It’s always nice to see my work in it’s ‘forever home’. This one is a bit special because I got to hang it myself – and it’s one of the most difficult paintings to hang because it’s not only a 4-piece painting, but because the four panels can be rotated, all the wires and hooks have to be perfectly aligned, so that when it’s changed around, there isn’t a need to make any adjustments. Here I am with the finished installation.
I was preparing for an upcoming poetry feature or two that happened to pop up in the next 6 weeks and decided to read a few poems from each of my books plus some newer ones. While going through the poetry folder on my laptop, I found a poem that I’d forgotten I’d written. I guess that’s what happens when I don’t exercise the poems after they’ve been completed. I think this one was inspired by a dream, rather than a storm, but as we can see with my train of thought, the sky is still playing a role!
A grove of trees
Near the top of the hill
A grove of trees
Stands in warming sun, refreshing rain
In storms, in blazing heat
In beautiful dawns and sunsets
Growing together, outstretched limbs
Touching and intertwining
Shedding leaves mingling on the ground
Budding together in spring.
A summer storm
Gathered beyond the distant mountain,
Rolled thunderheads like cabaret girls plumes
Water looking like smoke
Anger aloft for no reason
Power gathering, struck
One of the trees
Cast into flames briefly
Extinguished by a torrent
A spirit borne aloft into the wind.
And still we stand
Trees growing together
Still stretching, ever branching
Budding and shedding in the seasons
Seeds falling by and saplings sprouting
And a space amongst us
Left by one tree taken
Where sun now shines between.
Our branches still dance the memory
of your shadow on the grass.
One of the advantages of the cosy summer days is that the oils dry faster, so my previous oil painting is already dry enough to go on a wall, and the next oil is in progress. I was inspired by a misty scene I saw on the internet and decided to incorporate some of that mistiness and put a sky of similar colors above it. This is what I have so far – I intend to put a tree on the left when this layer had dried enough to paint over it rather than sinking into it.
I nearly made myself sick painting this layer though. I’ve only got one large brush that I was using for the background, so I was continually cleaning it as I worked through the color gradient. As I’m using odorless turpentine, I didn’t realize how much the fumes were building up in the studio – and indeed the whole house – as was about 108 outside and the A/C is on and the house isn’t very big. I was feeling queasy and developing a headache. Even after I’d taken out the turpy paper towels to the trash can, it was still an issue. Serendipity to the rescue again. I noticed there was a stiff, hot breeze blowing outside and I thought – there’s nothing for it – I need a different batch of air. Opened all the windows and doors for five minutes – the temperature was quickly up to 90 degrees inside (I usually keep it around 79) – but that hot air was fresh. The A/C quickly got everything back to 80 after I’d closed up – but I know I could not have done it without that breeze! The wind died down soon after too.
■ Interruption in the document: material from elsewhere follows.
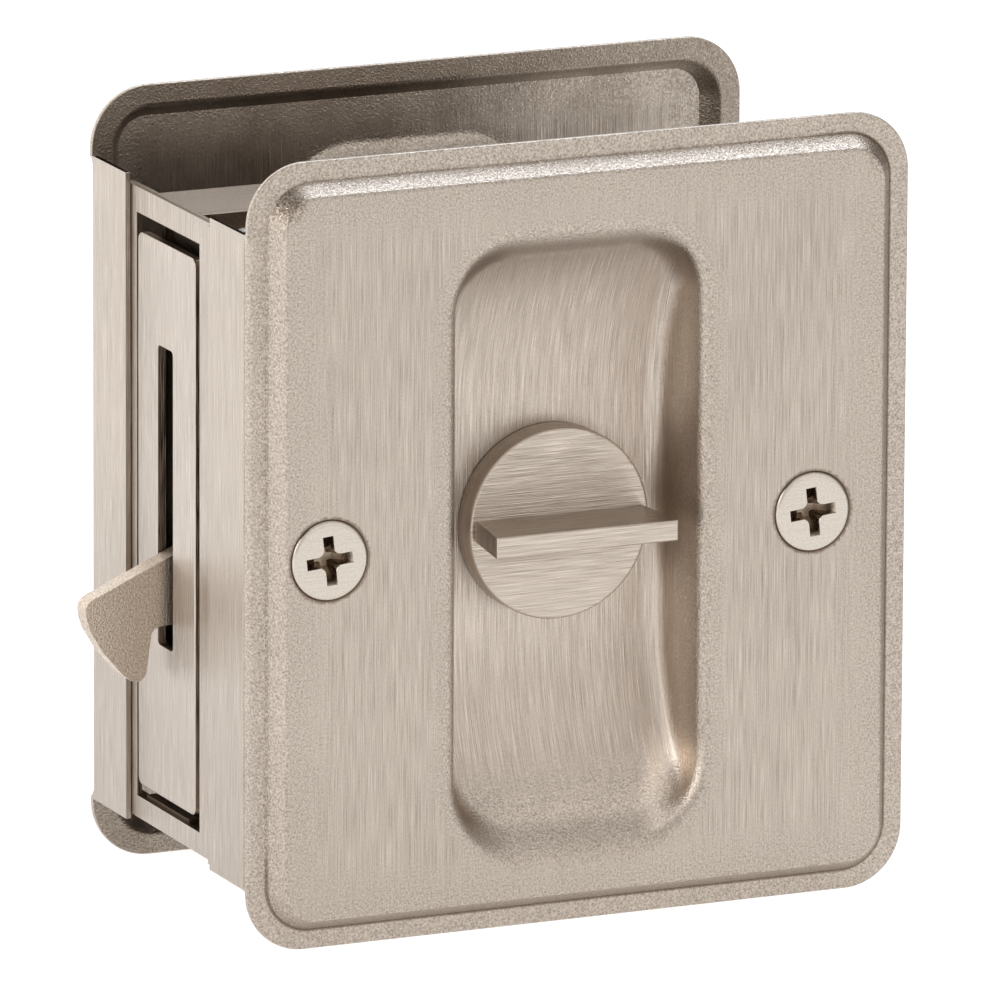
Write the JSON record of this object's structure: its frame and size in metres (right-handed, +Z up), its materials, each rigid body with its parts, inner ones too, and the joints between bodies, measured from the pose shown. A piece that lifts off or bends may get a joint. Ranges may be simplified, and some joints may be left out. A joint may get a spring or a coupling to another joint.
{
  "type": "pocket door lock",
  "caption": "Adjustable privacy lock for a sliding pocket door: square trims with finger cups, thumb turn, coin release and a swinging hook bolt at the door edge.",
  "frame": {"origin": "on the outer plane of the edge flange, which lies flush with the door's edge, midway between the two rims at the pictured setting and at mid height", "axes": "+X from the door's edge into the door, +Y through the door from the thumb turn side to the release side, +Z up"},
  "size_m": [0.0779, 0.0449, 0.0778],
  "materials": {
    "trim_nickel": "satin nickel plate, vertically brushed faces with a grainy rim",
    "face_nickel": "satin nickel plate, fine vertical brushing",
    "case_steel": "dull nickel plated steel sheet",
    "turn_nickel": "satin nickel plated casting, brushed across",
    "hook_steel": "tumbled steel with brighter edges",
    "screw_nickel": "smooth nickel plate",
    "hub_brass": "plain machined brass",
    "spring_steel": "blued spring steel",
    "plain_steel": "plain zinc plated steel"
  },
  "bodies": {
    "front_assembly": {"front_trim": "trim_nickel", "case_body": "case_steel", "case_cover": "case_steel", "case_rivets": "plain_steel", "faceplate": "face_nickel", "faceplate_rivets": "plain_steel", "hook_pivot": "plain_steel", "pivot_spacer": "plain_steel", "detent_spring": "spring_steel", "spring_rivet": "plain_steel", "screw_left": "screw_nickel", "screw_right": "screw_nickel"},
    "rear_assembly": {"rear_trim": "trim_nickel", "post_left": "plain_steel", "post_right": "plain_steel"},
    "turn_assembly": {"thumb_turn": "turn_nickel", "turn_blade": "plain_steel", "turn_washer": "plain_steel", "turn_clip": "spring_steel", "hub": "hub_brass", "hub_link_pin": "plain_steel"},
    "hook_assembly": {"hook_bolt": "hook_steel", "hook_link_pin": "plain_steel"},
    "link": {"drive_link": "plain_steel"},
    "release_assembly": {"release_button": "turn_nickel", "release_blade": "plain_steel", "release_washer": "plain_steel", "release_clip": "spring_steel"}
  },
  "joints": [
    {"name": "thumb_turn_turn", "type": "hinge", "parent": "front_assembly", "child": "turn_assembly", "pos_m": [0.0343, 0, 0], "axis": [0, 1, 0], "range_deg": [0, 90]},
    {"name": "hook_swing", "type": "hinge", "parent": "front_assembly", "child": "hook_assembly", "pos_m": [0.014, 0, -0.0045], "axis": [0, 1, 0], "range_deg": [0, 90]},
    {"name": "link_pivot", "type": "hinge", "parent": "turn_assembly", "child": "link", "pos_m": [0.04167, 0, -0.00516], "axis": [0, 1, 0], "range_deg": [-90, 0]},
    {"name": "thickness_slide", "type": "slide", "parent": "front_assembly", "child": "rear_assembly", "axis": [0, 1, 0], "range_m": [-0.00315, 0.0062]},
    {"name": "release_turn", "type": "hinge", "parent": "rear_assembly", "child": "release_assembly", "pos_m": [0.0343, 0, 0], "axis": [0, 1, 0], "range_deg": [0, 90]}
  ],
  "couplings": [
    {"joint": "hook_swing", "follows": "thumb_turn_turn", "ratio": 1},
    {"joint": "link_pivot", "follows": "thumb_turn_turn", "ratio": -1},
    {"joint": "release_turn", "follows": "thumb_turn_turn", "ratio": 1}
  ]
}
So, from a breezy phase to another quiet sky. I have not yet settled on a name for the painting – I usually don’t until they’re complete. More in a couple weeks when I can get the tree on.
I had the hardest time naming this piece. I painted the watercolor some time ago and only in the last couple days got to cutting and mounting it. Then I couldn’t decide what to name it…. eventually I went with ‘Last Stop’, because I think the birds are making their last stop before migration, and the phone/power poles have reached the end of the line too. All that’s left is the sky to fly in.
Anyone living east of the desert is probably hoping I’m the anti-Punxsatwny Phil and am merrily predicting spring. Well… my powers aren’t quite that great, but I can predict that this coming Saturday I will be at Art Under the Umbrellas in Old Town La Quinta. Here is one of the paintings that will be available and looking for its new owner.
Here are five progress steps for the painting I created at the 6th Indio Chalk Festival yesterday. I understand my painting is being washed away by rain as I write. That is the destiny of ephemeral art. It took about 5 hours.
This Thursday and Friday I am scheduled to be working at the 6th Annual Indio Chalk Festival. I say scheduled, because on Friday, raining is also scheduled, according to noaa.gov and accuweather.com. We need the rain so badly. I intend to chalk my fingerprints off on Thursday! Unless I find a better photo between now and then, I will repeat ‘August Afternoon’ (above) in homage to the rain gods and will be content that my offering would be washed away on Friday. Also, hopefully the downpour will be completed by Saturday morning as this weekend I will also be at Frances Stevens’ Park for the Desert Arts Festival. For this show my work “Palm Springs Sunset” is featured on the event postcard.